***** INPUT ROWS *****
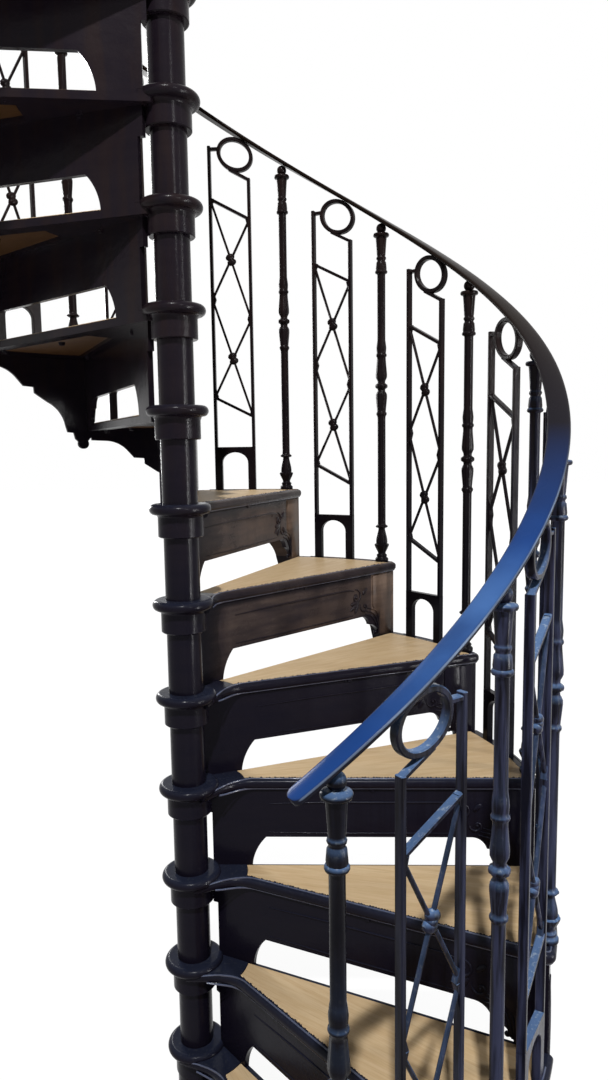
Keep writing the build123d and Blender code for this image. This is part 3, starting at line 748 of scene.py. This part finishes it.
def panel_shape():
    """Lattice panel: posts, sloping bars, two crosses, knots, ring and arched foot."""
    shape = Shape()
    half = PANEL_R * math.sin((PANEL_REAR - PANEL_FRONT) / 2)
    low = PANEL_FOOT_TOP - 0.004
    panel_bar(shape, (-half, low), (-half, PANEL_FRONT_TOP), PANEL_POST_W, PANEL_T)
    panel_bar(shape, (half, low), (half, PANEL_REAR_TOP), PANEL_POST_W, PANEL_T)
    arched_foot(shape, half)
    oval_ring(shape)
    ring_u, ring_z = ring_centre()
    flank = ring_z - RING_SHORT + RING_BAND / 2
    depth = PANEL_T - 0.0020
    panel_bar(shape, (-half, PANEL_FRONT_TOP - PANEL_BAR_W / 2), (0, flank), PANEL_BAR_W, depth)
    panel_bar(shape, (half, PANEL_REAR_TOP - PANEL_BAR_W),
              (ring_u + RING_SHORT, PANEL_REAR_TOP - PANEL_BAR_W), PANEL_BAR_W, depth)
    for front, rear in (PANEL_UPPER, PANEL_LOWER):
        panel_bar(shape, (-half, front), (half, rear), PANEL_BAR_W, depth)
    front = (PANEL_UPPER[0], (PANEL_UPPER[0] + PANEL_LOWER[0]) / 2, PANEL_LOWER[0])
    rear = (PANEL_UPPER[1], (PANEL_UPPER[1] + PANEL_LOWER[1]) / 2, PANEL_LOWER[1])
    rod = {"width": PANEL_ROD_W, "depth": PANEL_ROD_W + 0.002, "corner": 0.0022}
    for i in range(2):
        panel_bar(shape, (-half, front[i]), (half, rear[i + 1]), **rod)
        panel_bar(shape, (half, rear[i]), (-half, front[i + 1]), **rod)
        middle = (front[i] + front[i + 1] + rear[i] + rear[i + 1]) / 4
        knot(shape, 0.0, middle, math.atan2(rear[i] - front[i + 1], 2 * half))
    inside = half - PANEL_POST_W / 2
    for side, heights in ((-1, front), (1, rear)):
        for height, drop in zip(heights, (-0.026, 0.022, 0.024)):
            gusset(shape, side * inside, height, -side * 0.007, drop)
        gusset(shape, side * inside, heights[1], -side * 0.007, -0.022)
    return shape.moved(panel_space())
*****
***** INPUT ROWS *****
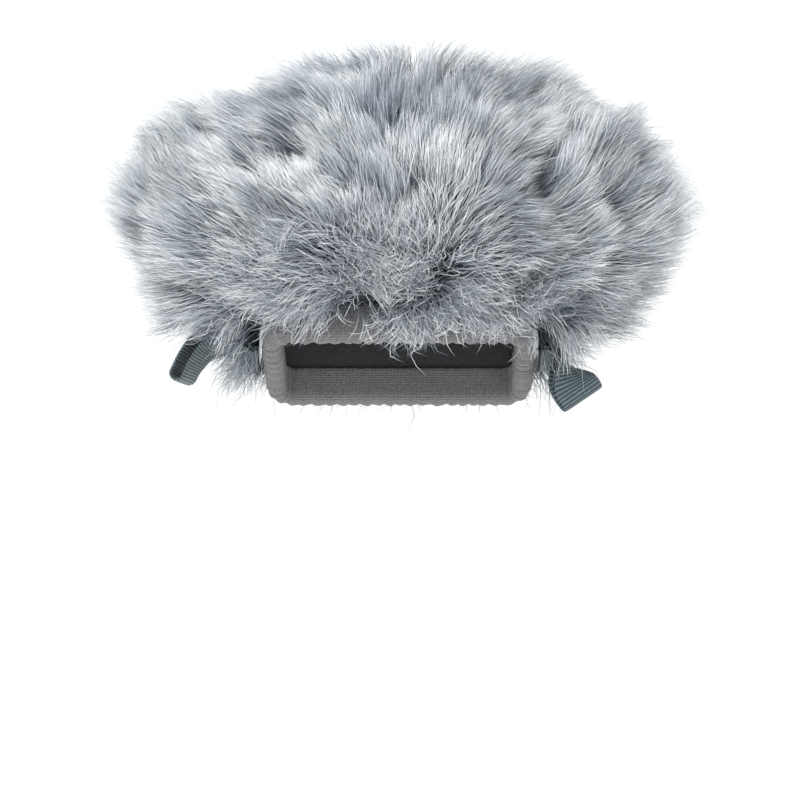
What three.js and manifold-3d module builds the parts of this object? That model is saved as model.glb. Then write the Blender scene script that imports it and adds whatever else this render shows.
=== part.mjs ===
*****
* JOB
Return, from the data, each line that has the word "scene" in it.

* OUTPUT BELOW
Keep writing the build123d and Blender code for this image. This is part 3, starting at line 748 of scene.py. This part finishes it.
What three.js and manifold-3d module builds the parts of this object? That model is saved as model.glb. Then write the Blender scene script that imports it and adds whatever else this render shows.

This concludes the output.